Micah 3:2
Translations
King James Version (KJV)
Who hate the good, and love the evil; who pluck off their skin from off them, and their flesh from off their bones;
American King James Version (AKJV)
Who hate the good, and love the evil; who pluck off their skin from off them, and their flesh from off their bones;
American Standard Version (ASV)
ye who hate the good, and love the evil; who pluck off their skin from off them, and their flesh from off their bones;
Basic English Translation (BBE)
You who are haters of good and lovers of evil, pulling off their skin from them and their flesh from their bones;
Webster's Revision
Who hate the good, and love the evil; who pluck off their skin from them, and their flesh from off their bones;
World English Bible
You who hate the good, and love the evil; who tear off their skin, and their flesh from off their bones;
English Revised Version (ERV)
who hate the good, and love the evil; who pluck off their skin from off them, and their flesh from off their bones;
Barnes's Micah 3:2 Bible Commentary
Who hate the good and love the evil - that is, they hate, for its own sake, that which is good, and love that which is evil. The prophet is not here speaking of their "hating good" men, or "loving evil" men, but of their hating goodness and loving wickedness . : "It is sin not to love good; what guilt to hate it! it is faulty, not to flee from evil, what ungodliness to love it!" Man, at first, loves and admires the good, even while he cloth it not; he hates the evil, even while he does it, or as soon as he has done it. But man cannot bear to he at strife with his conscience, and so he ends it, by excusing himself and telling lies to himself. And then, he hates the truth or good with a bitter hatred, because it disturbs the darkness of the false peace with which he would envelop himself. At first, men love only the pleasure connected with the evil; then they make whom they can, evil, because goodness is a reproach to them: in the end, they love evil for its own sake Romans 1:32. pagan morality too distinguished between the incontinent and the unprincipled , the man who sinned under force of temptation, and the man who had lost the sense of right and wrong John 3:20. "Everyone that doeth evil, hateth the light. Whoso longeth for things unlawful, hateth the righteousness which rebuketh and punisheth" .

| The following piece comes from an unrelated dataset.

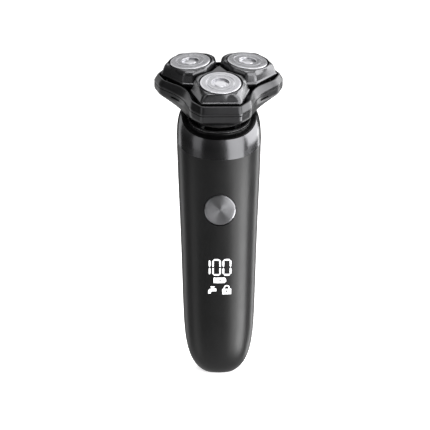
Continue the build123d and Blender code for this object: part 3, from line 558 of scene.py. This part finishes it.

Who pluck off their skin from off them, and their flesh from off their bones - He had described the Good Shepherd; now, in contrast, he describes those who ought to be "shepherds of the people," to feed, guard, direct them, but who were their butchers; who did not shear them, but flayed them; who fed on them, not fed them. He heaps up their guilt, act by act. First they flay, that is, take away their outer goods; then they break their bones in pieces, the most solid parts, on which the whole frame of their body depends, to get at the very marrow of their life, and so feed themselves upon them. And not unlike, though still more fearfully, do they sin, who first remove the skin, as it were, or outward tender fences of God's graces; (such as is modesty, in regard to inward purity; outward demeanor, of inward virtue; outward forms, of inward devotion;) and so break the strong bones of the sterner virtues, which hold the whole soul together; and with them the whole flesh, or softer graces, becomes one shapeless mass, shred to pieces and consumed. So Ezekiel says; "Woe to the shepherds of Israel that do feed themselves; should not the shepherds feed the flock? Ye eat the fat and ye clothe you, with the wool, ye kill them that are fed, ye feed not the flock. The diseased have ye not strengthened ..." (Ezekiel 34:2-4, add Ezekiel 34:5-10).
Wesley's Micah 3:2 Bible Commentary
3:2 The good - Ye who hate not only to do good, but the good which is done, and those that do it. The evil - Chuse, and delight in, both evil works and evil workers. Who pluck it off - Ye who use the flock as cruelly as the shepherd, who instead of shearing the fleece, would pluck off the skin and flesh.